En remontant l’aiguille du temps, il est possible d’imaginer que l’écriture a joui d’un certain prestige parfois, qui demeure, puisque le don d’écrire a été associé à l’inspiration divine – des Muses ont même été désignées, dont on dit qu’elle favorisent l’inspiration. Figures féminines, elles sont filles de la Mémoire et cela n’a rien d’anodin. Le pôle masculin n’est pas en reste puisque des Dieux sont associés également à l’idée d’inspiration : Apollon pour l’ordre et l’équilibre, Dionysos pour le vertige et le bouillonnement. Tout est dit, dans une certaine mesure.

Plus proche de notre contexte, les poètes humanistes ont théorisé ce qui favorise le souffle littéraire, inventant le terme presque fascinant tant il est riche d’innutrition : par ses lectures, sa culture, tout ce dont il se nourrit émotionnellement finalement, l’artiste s’imprègne. Il fait sien ce bagage pour façonner quelque chose de nouveau.


J’aime ces théories. Elles désignent une chronologie : d’abord la mémoire, d’abord l’assimilation d’auteurs, d’artistes, croisés avec notre parcours pourquoi pas biographique, nos nourritures d’impression. Lire, donc, avant tout. Laisser reposer. Les surréalistes ajouteraient : laisser l’imaginaire commun travailler, faire le job, parfois à plusieurs, laisser circuler. J’ajouterais, fidèle aux poètes anciens ou plus modernes, inscrite dans notre tradition : laisser jouer le corps, et le sommeil.

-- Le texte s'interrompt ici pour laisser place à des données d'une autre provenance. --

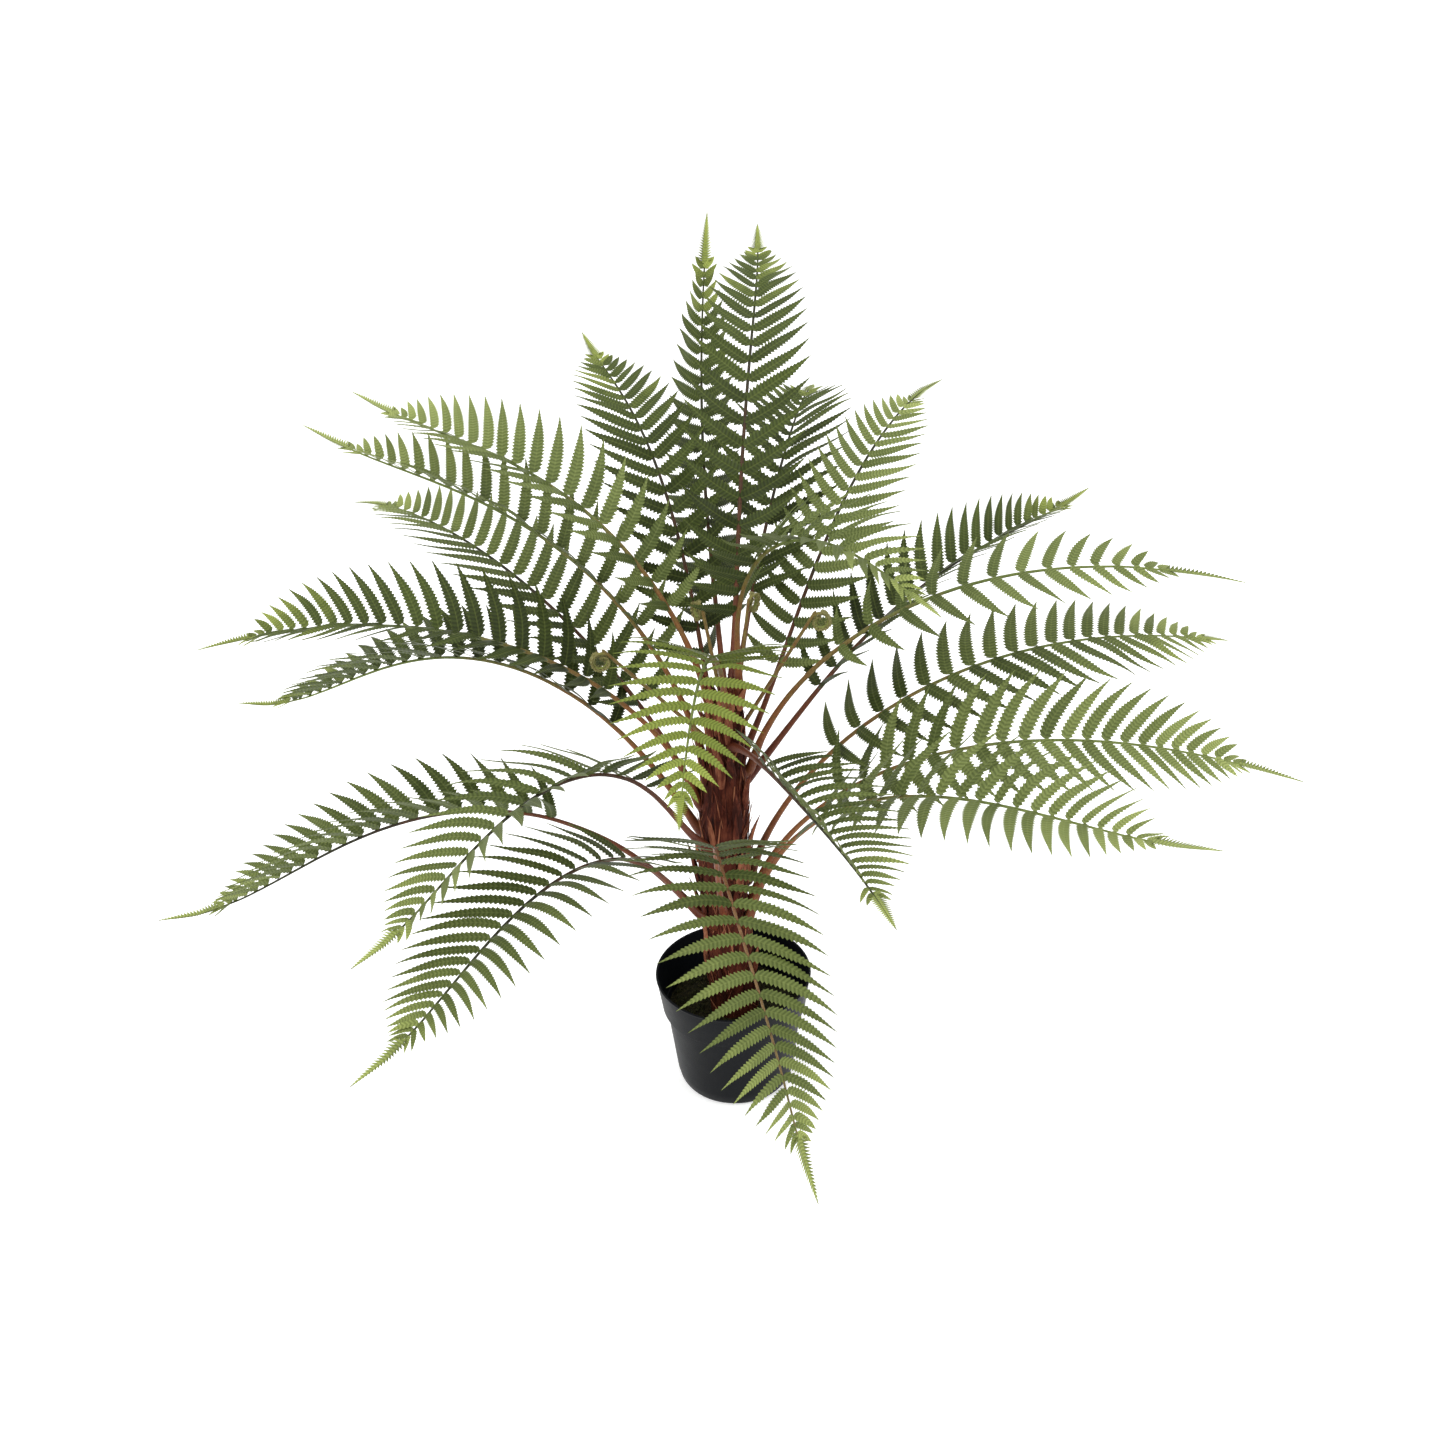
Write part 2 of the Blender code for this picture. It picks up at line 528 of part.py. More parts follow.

Écrire, naturellement, ensuite, en puisant les conseils chez nos aînés, nos auteurs et autrices confirmés (parfois plus jeunes d’ailleurs, parfois très vivants ou vivantes, parfois peu connus encore). Écouter la voix de notre profondeur et tenter de poser les mots les plus justes. Si cela intéresse, être publié pour rejoindre la voix commune et déposer un sédiment dans l’épaisseur de notre culture qui n’est que partage.

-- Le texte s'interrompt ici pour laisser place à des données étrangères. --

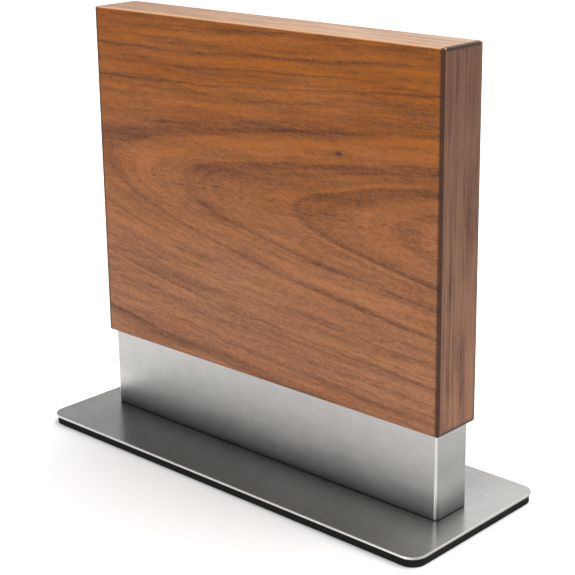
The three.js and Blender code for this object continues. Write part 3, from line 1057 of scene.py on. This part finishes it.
class KNIFEBLOCK_OT_inside(bpy.types.Operator):
    """Give the pieces inside the slab and the neck their materials"""

    bl_idname = "knifeblock.inside"
    bl_label = "Inside Pieces"

    def execute(self, context):
        tones = context.scene.knife_block_colours
        finishes = {
            sawn("sawn_core"): ["core_board"],
            plated("nickel_magnet", tones.nickel, 0.22): MAGNET_NODES,
            plated("rolled_steel", tones.zinc, 0.42): [
                *BACKING_NODES, "neck_head_plate", "neck_foot_plate",
            ],
            plated("turned_brass", tones.brass, 0.3): [f"threaded_insert_{place}" for place in BOLT_PLACES],
        }
        for finish, nodes in finishes.items():
            for node in nodes:
                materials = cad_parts[node].data.materials
                materials.clear()
                materials.append(finish)
        return {"FINISHED"}


class KNIFEBLOCK_OT_stage(bpy.types.Operator):
    """Make the floor, the studio light and the camera"""

    bl_idname = "knifeblock.stage"
    bl_label = "Stage"

    def execute(self, context):
        stage = context.scene.knife_block_stage
        make_floor(stage)
        light_studio(context.scene, stage)
        place_camera(context.scene, stage)
        context.scene.view_settings.view_transform = "Standard"
        return {"FINISHED"}


def make_floor(stage):
    """A wide pale floor just under the mat."""
    mesh = bpy.data.meshes.new("floor")
    signs = ((-1, -1), (1, -1), (1, 1), (-1, 1))
    corners = [(x * FLOOR_HALF, y * FLOOR_HALF, FLOOR_LEVEL) for x, y in signs]
    mesh.from_pydata(corners, [], [(0, 1, 2, 3)])

    def paint(graph):
        x, y, _ = graph.place()
        cloud = graph.noise(x / 400, y / 400, 0.0, detail=2)
        return {"Base Color": colour(stage.floor), "Roughness": 0.6 + 0.1 * cloud}

    mesh.materials.append(material("pale_floor", paint))
    floor = bpy.data.objects.new("floor", mesh)
    bpy.context.scene.collection.objects.link(floor)


def facing(x, y, heading):
    """How squarely a level direction points along a heading in degrees."""
    return x * math.cos(math.radians(heading)) + y * math.sin(math.radians(heading))


def light_studio(scene, stage):
    """A dome of soft light: pale walls, a softbox overhead, a strip light in front, and two screens.

    A black screen stands to the front left, and a grey one to the rear left. The camera itself sees white.
    """
    world = bpy.data.worlds.new("studio")
    world.use_nodes = True
    scene.world = world
    graph = Graph(world.node_tree)
    x, y, z = graph.split(graph.node("ShaderNodeTexCoord", output=0))
    overhead = (SOFTBOX_WAY[0] * x + SOFTBOX_WAY[1] * y + SOFTBOX_WAY[2] * z).step(*SOFTBOX_EDGE)
    black = facing(x, y, stage.black_side).step(*BLACK_EDGE) * (1 - z.step(*BLACK_TOP))
    grey = facing(x, y, stage.grey_side).step(*GREY_EDGE) * (1 - z.step(*GREY_TOP))
    walls = stage.walls * (1 - 0.9 * grey)
    around = walls + (stage.black - walls) * black
    strip = (1 - abs(x + 0.1).step(0.04, 0.09)) * (1 - y.step(-0.75, -0.7)) * (1 - z.step(0.5, 0.6))
    seen = around + (stage.overhead - around) * overhead + stage.strip * strip
    eye = graph.node("ShaderNodeLightPath", output=0)
    strength = seen + (1.0 - seen) * eye
    shader = graph.node("ShaderNodeBackground", None, {"Color": (1, 1, 1, 1), "Strength": strength})
    graph.node("ShaderNodeOutputWorld", None, {"Surface": shader})


def place_camera(scene, stage):
    """The camera stands off the front right corner and looks a little down."""
    data = bpy.data.cameras.new("camera")
    data.lens = stage.lens
    data.shift_y = CAMERA_SHIFT
    camera = bpy.data.objects.new("camera", data)
    scene.collection.objects.link(camera)
    heading, down, tilt = [math.radians(angle) for angle in (CAMERA_HEADING, CAMERA_DOWN, CAMERA_TILT)]
    turn = Matrix.Rotation(heading, 4, "Z") @ Matrix.Rotation(math.pi / 2 - down, 4, "X")
    camera.matrix_world = Matrix.Translation(CAMERA_PLACE) @ turn @ Matrix.Rotation(tilt, 4, "Z")
    scene.camera = camera


class KNIFEBLOCK_PT_panel(bpy.types.Panel):
    """Settings and operators of the knife block."""

    bl_label = "Knife Block"
    bl_idname = "KNIFEBLOCK_PT_panel"
    bl_space_type = "VIEW_3D"
    bl_region_type = "UI"
    bl_category = "Knife Block"

    def draw(self, context):
        layout = self.layout
        for group in (
            context.scene.knife_block_sizes,
            context.scene.knife_block_colours,
            context.scene.knife_block_stage,
        ):
            box = layout.box()
            for name in group.__annotations__:
                box.prop(group, name)
        for operator in OPERATORS:
            layout.operator(operator.bl_idname)


OPERATORS = (
    KNIFEBLOCK_OT_leaves,
    KNIFEBLOCK_OT_strips,
    KNIFEBLOCK_OT_neck,
    KNIFEBLOCK_OT_plate,
    KNIFEBLOCK_OT_mat,
    KNIFEBLOCK_OT_bolts,
    KNIFEBLOCK_OT_inside,
    KNIFEBLOCK_OT_stage,
)
CLASSES = (KnifeBlockSizes, KnifeBlockColours, KnifeBlockStage, *OPERATORS, KNIFEBLOCK_PT_panel)


def register():
    """Adds the classes and the scene's settings."""
    for item in CLASSES:
        bpy.utils.register_class(item)
    bpy.types.Scene.knife_block_sizes = bpy.props.PointerProperty(type=KnifeBlockSizes)
    bpy.types.Scene.knife_block_colours = bpy.props.PointerProperty(type=KnifeBlockColours)
    bpy.types.Scene.knife_block_stage = bpy.props.PointerProperty(type=KnifeBlockStage)


def unregister():
    """Takes the settings and the classes away."""
    del bpy.types.Scene.knife_block_stage
    del bpy.types.Scene.knife_block_colours
    del bpy.types.Scene.knife_block_sizes
    for item in reversed(CLASSES):
        bpy.utils.unregister_class(item)


def main():
    """Registers the add-on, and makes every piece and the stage."""
    register()
    bpy.ops.knifeblock.leaves()
    bpy.ops.knifeblock.strips()
    bpy.ops.knifeblock.neck()
    bpy.ops.knifeblock.plate()
    bpy.ops.knifeblock.mat()
    bpy.ops.knifeblock.bolts()
    bpy.ops.knifeblock.inside()
    bpy.ops.knifeblock.stage()


if __name__ == "__main__":
    main()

Tu dis que c’est un don et je suis d’accord avec toi en ce sens que j’ai reçu : j’ai reçu des spécialistes, des auteurs et des professeurs qui m’ont ouvert les portes. Je leur en garde une gratitude qui dépasse les mots. J’ai reçu de la part d’êtres de chair, je ne crois pas avoir reçu de souffle divin, j’ai reçu de passeurs permettant aux textes de continuer à vivre par-delà le changement incessant des siècles – chaque bibliothécaire conservant une page y contribue, chaque professeur dépliant une pensée d’artiste y contribue.

Je peux mettre des noms sur les personnes qui m’ont fait ce don précieux me permettant d’écrire. J’espère, en partageant une lecture tout simplement, un texte, donner à pleines brassées pour que d’autres écrivent encore, élevant l’homme jusqu’à sa profondeur.